The challenges of human travel to Titan are staggering. The moon orbits Saturn at roughly 9.5 AU from the Sun, nearly 1.5 billion kilometers from Earth. A one-way light travel time of 67 to 80 minutes rules out real-time control from Earth, everything must be fully autonomous. Surface temperatures of minus 179 degrees Celsius require massive thermal management. And the transit alone would take six to seven years with current propulsion.

Humanoid robots, by contrast, require no food, no breathable atmosphere, no sleep, no waste management. They do not suffer radiation damage or cryogenic survival problems. And they are advancing at a breathtaking pace.

Lee pointed to China’s UBTech Walker S2, the world’s first humanoid robot capable of autonomously swapping its own depleted batteries in about three minutes, enabling 24/7 continuous operation. “Everyone is aspiring to achieve artificial general intelligence,” he said. “However, we’re nearing the moment where AI essentially matches human intelligence.”

NASA is already developing humanoid robots through its partnership with Apptronik on the Apollo robot, a descendant of the agency’s Valkyrie design. Apollo stands 173 centimeters tall and can lift 25 kilograms, with applications already tested in automotive manufacturing. Such robots, operated as remote-controlled avatars from Earth or from a nearby orbital habitat, could build Titan infrastructure decades before any human crew arrives.

Dragonfly: the next step

None of this means Titan will go unexplored. NASA’s Dragonfly mission, a nuclear-powered octocopter the size of a small car, is on track for launch between July 5 and 25, 2028, aboard a SpaceX Falcon Heavy. After a six-year cruise, it will arrive at Titan in 2034 and spend roughly 3.3 years flying between dune fields, impact craters, and organic-rich terrain, studying prebiotic chemistry.

Dragonfly, built by Johns Hopkins APL with a total lifecycle cost of $3.35 billion, will be the first aircraft to fly on a natural satellite. Its eight rotors will hop between sites roughly 8 kilometers apart, sampling the surface chemistry with a mass spectrometer and a gamma-ray spectrometer.

The long view

The summit concluded that a realistic timeline for human exploration of Titan is the 2050s at the earliest, and only if foundational work on nuclear propulsion, closed-loop life support, and deep-space habitats advances steadily over the next two decades.

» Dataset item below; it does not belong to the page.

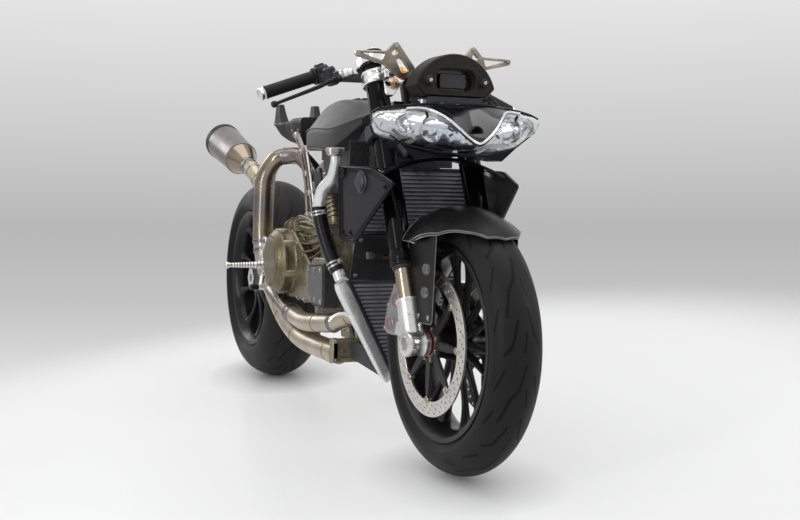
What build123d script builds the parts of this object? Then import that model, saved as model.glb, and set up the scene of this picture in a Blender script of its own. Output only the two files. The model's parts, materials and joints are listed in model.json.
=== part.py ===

In the nearer term, the vision is one of android-installed infrastructure, with robots building habitats and science stations before humans make an official visit.

“Artificial superintelligence is actually having the complexity and subtleties of human thinking,” Lee said. “That, combined with the physical capabilities of humanoid robots, may mean that when we are finally ready to send people to Titan, the robots already there will have made the question of whether we need to go ourselves largely academic.”